Florida’s congressional Democrats expressed similar worries when they asked the U.S. Justice Department to investigate “a disturbing rise in partisan efforts at voter suppression” in the state. They took aim specifically at DeSantis’s call for election police.
“Harmful proposals to create new partisan bodies to oversee our voting process are exactly the kind of action that demand oversight as we work to ensure that our voting process is unquestionably trustworthy,” they wrote Thursday in a letter to Attorney General Merrick Garland.
Unlike many past elections, the 2020 general election in Florida had few problems. The governor touted it as “the gold standard.”
“The way Florida did it, I think, inspired confidence,” DeSantis said on Nov. 4, 2020, hours after the results showed that President Donald Trump had won the state by more than three percentage points. “I think that’s how elections should be run.”
But in the wake of Trump’s ultimate defeat, as he and his supporters spread falsehoods about election fraud nationwide and demanded audits in numerous states, many Republicans in Florida pressed DeSantis to do the same.
Though he resisted an audit, DeSantis signed a controversial bill last year curtailing some voting options that had helped to expand participation. The law — which is being challenged in court, with a trial set to begin Jan. 30 — limits the use of ballot drop boxes, adds requirements to request mail ballots, and bans groups or individuals from gathering absentee ballots on other voters’ behalf.

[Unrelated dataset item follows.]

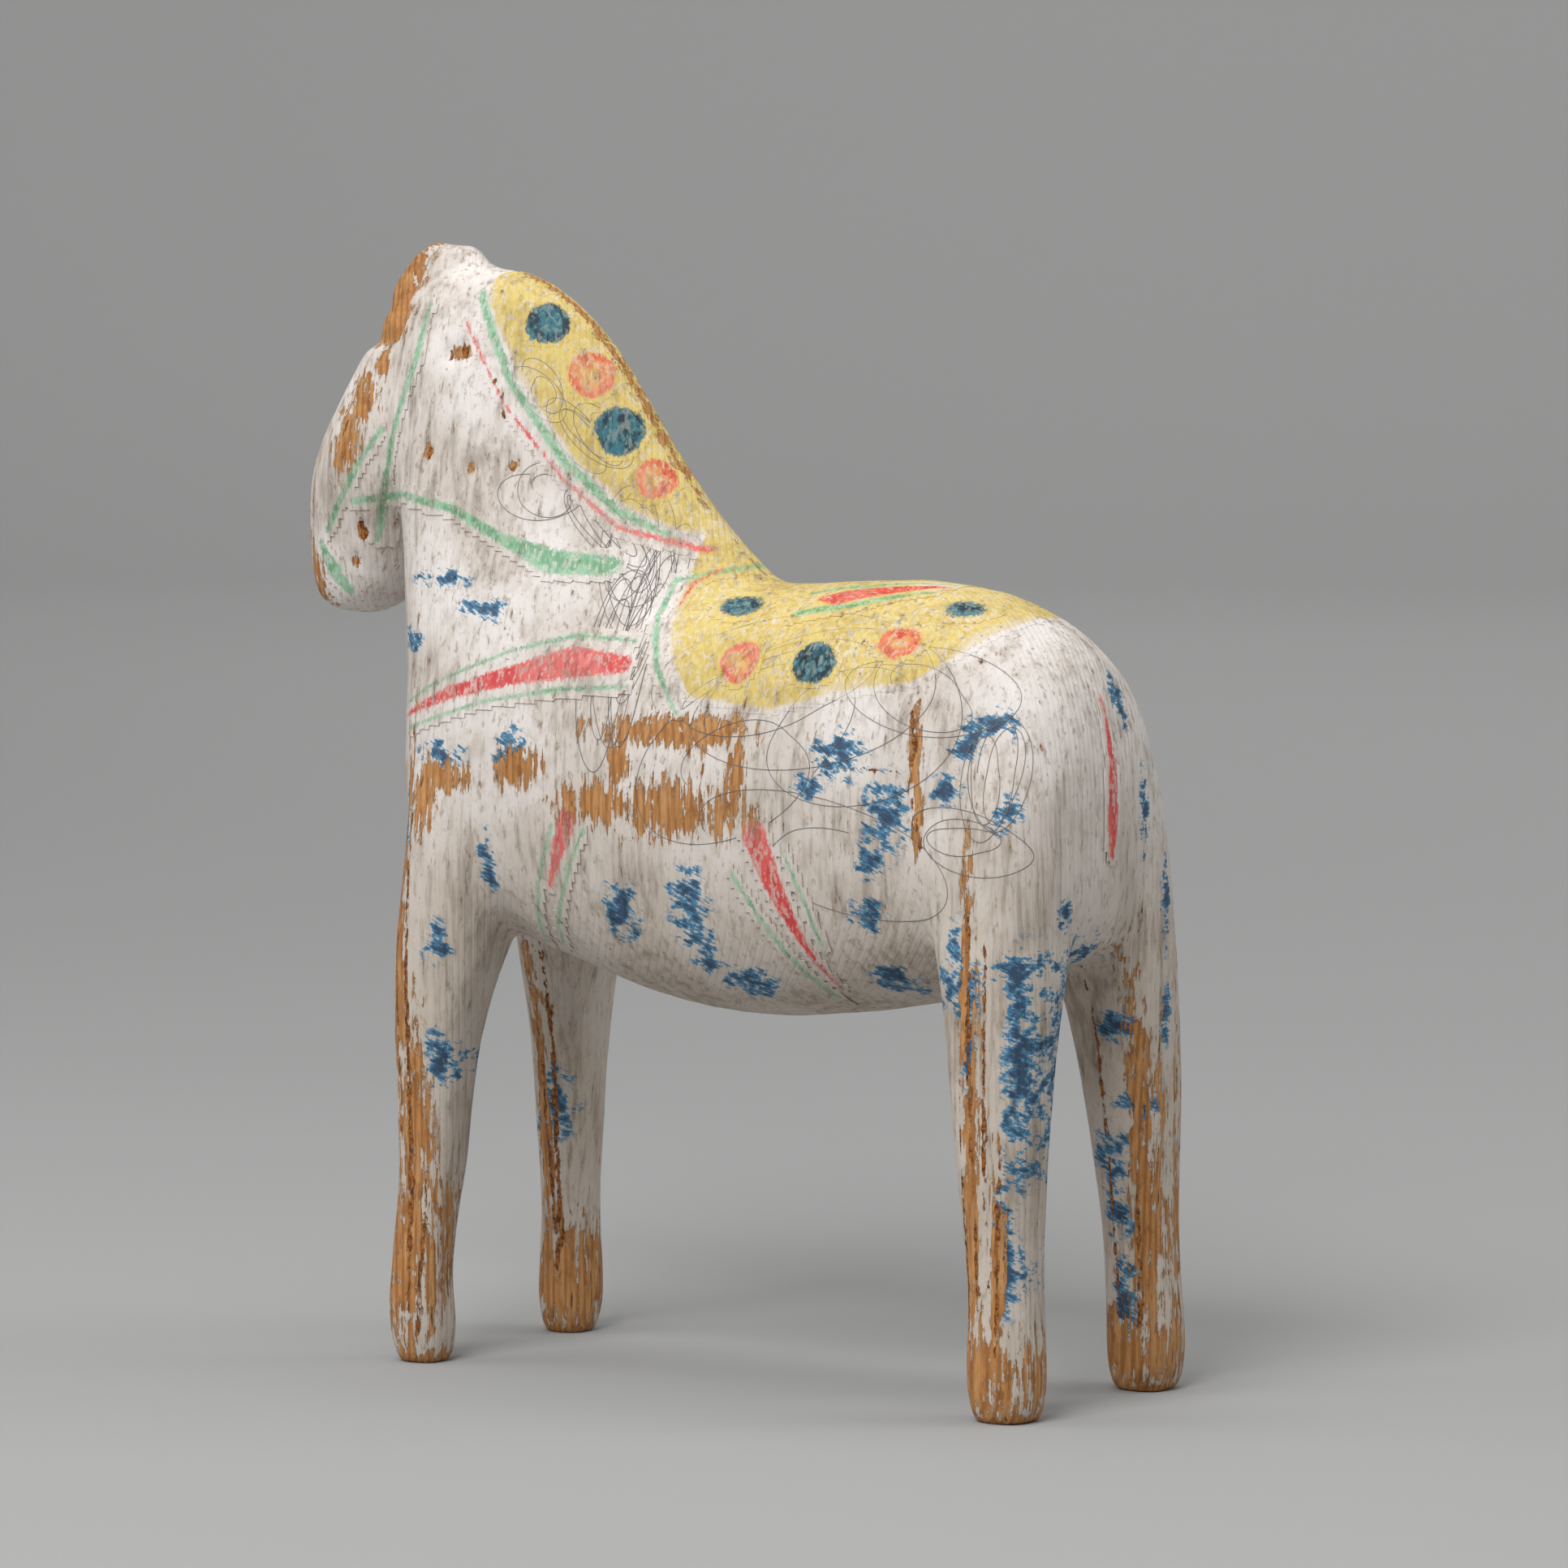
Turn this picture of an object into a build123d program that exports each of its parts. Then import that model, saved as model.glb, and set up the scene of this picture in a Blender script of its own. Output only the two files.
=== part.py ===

No legislators have signed on to sponsor DeSantis’s new proposal. House Speaker Chris Sprowls (R) said DeSantis is concerned that existing law enforcement agencies don’t have the expertise necessary to find and prosecute election crimes. Yet he hasn’t embraced the governor’s approach. “We’re going to look at it, we’ll evaluate it and see what happens,” Sprowls said last week.
As with all committees in the Capitol in Tallahassee, Republicans are in the majority on the House Public Integrity & Elections Committee. Neither the committee chairman nor vice chairman returned calls for comment. The panel has not scheduled a hearing on the DeSantis proposal.
Last month, Secretary of State Laurel Lee spoke to a meeting of the Florida Supervisors of Elections association to explain the governor’s plan. Some of the officials who run elections in each of Florida’s 67 counties were alarmed by what they heard. They fear overreach from the executive branch, especially in a year when DeSantis is running for reelection.
Broward County Supervisor of Elections Joe Scott said he’s concerned that the new unit would be “applied in a very partisan way” and certain that his heavily Democratic county would be a target.
“It seems as if this is going to focus on a lot of grass-roots organizations that are out there trying to get people registered to vote, as well as people out there doing petition drives,” Scott said. “I think this is going to lead to people being intimidated if they’re civically involved. I don’t want people to be scared away from doing those kinds of things.”
State Rep. Geraldine Thompson, the ranking Democrat on the House Public Integrity & Elections Committee, thinks the new agency would be a waste of money. In addition to its funding, DeSantis wants $1.1 million for eight new positions in other departments — to address what he describes as a growing caseload of election crimes. The Department of State received 262 election-fraud complaint forms in 2020 and referred 75 to law enforcement or prosecutors. About 11 million Floridians cast ballots for president that November.
“The governor and other officials in Florida said the 2020 election was the most secure and efficiently run election that we ever had,” Thompson said. “So I see absolutely no reason for this elections commission to be established, particularly at the cost that he is proposing.”
Voter fraud is rare, and critics note that state attorneys and local police are already in place to investigate alleged election crimes. The state’s 67 elections supervisors are also trained to look for fraud.
“The bottom line is there is no widespread election fraud in Florida,” said Hillsborough State Attorney Andrew Warren, a Democrat. “It’s a microscopic amount. Elections today are the most secure that they have ever been. This is not a serious policy proposal. This is a door prize for a QAnon pep rally.”
Hans von Spakovsky, an election law expert at the conservative Heritage Foundation, supports Desantis’s plan and hopes it becomes a “model” for other states. Investigating election fraud requires special training and commitment that are lacking in many law enforcement agencies, he said. The foundation’s database of election fraud cases nationwide shows only three convictions in Florida in the last three years.
Support for the governor’s proposal should be bipartisan, according to DeSantis press secretary Christina Pushaw.
“Ensuring that every legal vote counts, as Governor DeSantis strives to do, is the opposite of ‘voter suppression,’ ” Pushaw said via email. “We do not understand why any politician, Democrat or Republican, would be opposed to allocating sufficient resources to ensure our election laws are enforced.”
Cecile Scoon, a lawyer who is president of the League of Women Voters Florida, called an elections security force controlled by a governor an alarming concept.
“So to have your own elections SWAT team, that would be under the direction of the secretary of state, who is under the direction of the governor, is not a comfortable feeling,” Scoon said. “Having governmental officials like this, traveling about overlooking elections just to see if there’s something going on, is very chilling, very scary, and very reminiscent of past governmental interference that was directed to Black voters.”